Rail: The audience members can see themselves in the dancers, in a way. Work/Travail/Arbeid combines live music and dance performance within the context of a visual arts exhibition. I know you work intimately with the relationship between music and dance. What opportunities or challenges do interdisciplinary performances open up?
De Keersmaeker: I think the presence of music, and the presence of sound, is a crucial fact. Museums naturally are silent. You’re not supposed to speak and there’s not supposed to be music, in contrast to the theater. In those huge institutions, where a lot of people are coming in, there is of course natural talk, but there is no articulated [sound]. Sound is much more invasive than visual information—music immediately fills all the spaces.

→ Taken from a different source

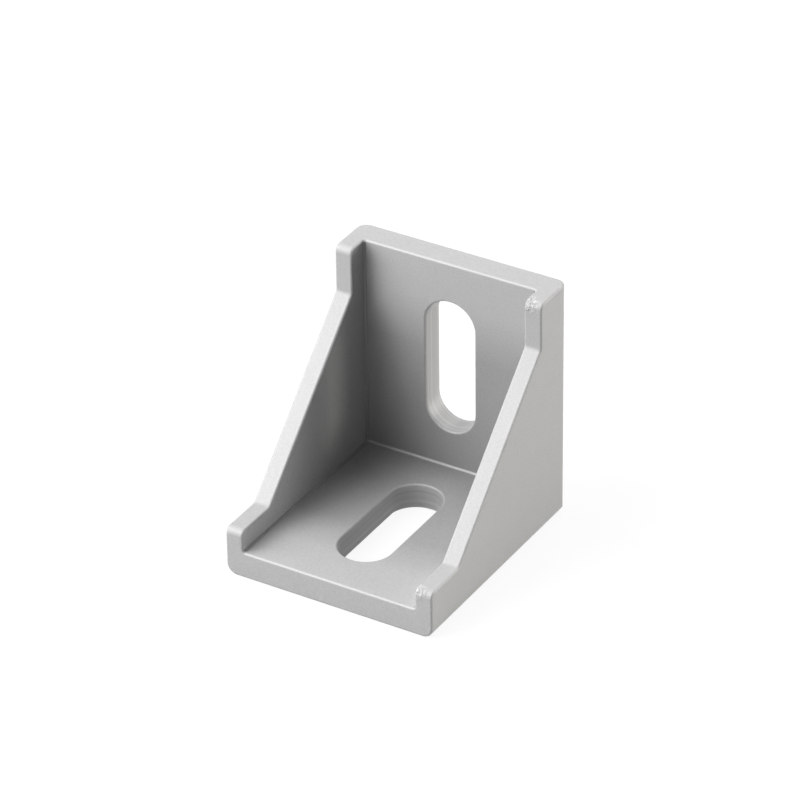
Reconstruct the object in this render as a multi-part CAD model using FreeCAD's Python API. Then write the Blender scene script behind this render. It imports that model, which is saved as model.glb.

I do think that the choice of this particular piece, the Vortex Temporum—the “spiral of time,” where the fact that there is this very idea of a spiral, a circle, a vortex—is sort of excluding the idea of a fixed frontality. Grisey works with the idea of condensing time and expanding time, that made it for me particularly worthwhile to try to this challenge: what if you put this music and this dance in the museum? Because it was proper to the very material of that choreography, of that music, to break those borders which are so specifically different between the black box and the white cube: no frontality; circular movement; fluid movement; fluid space; expanding time; contracting time.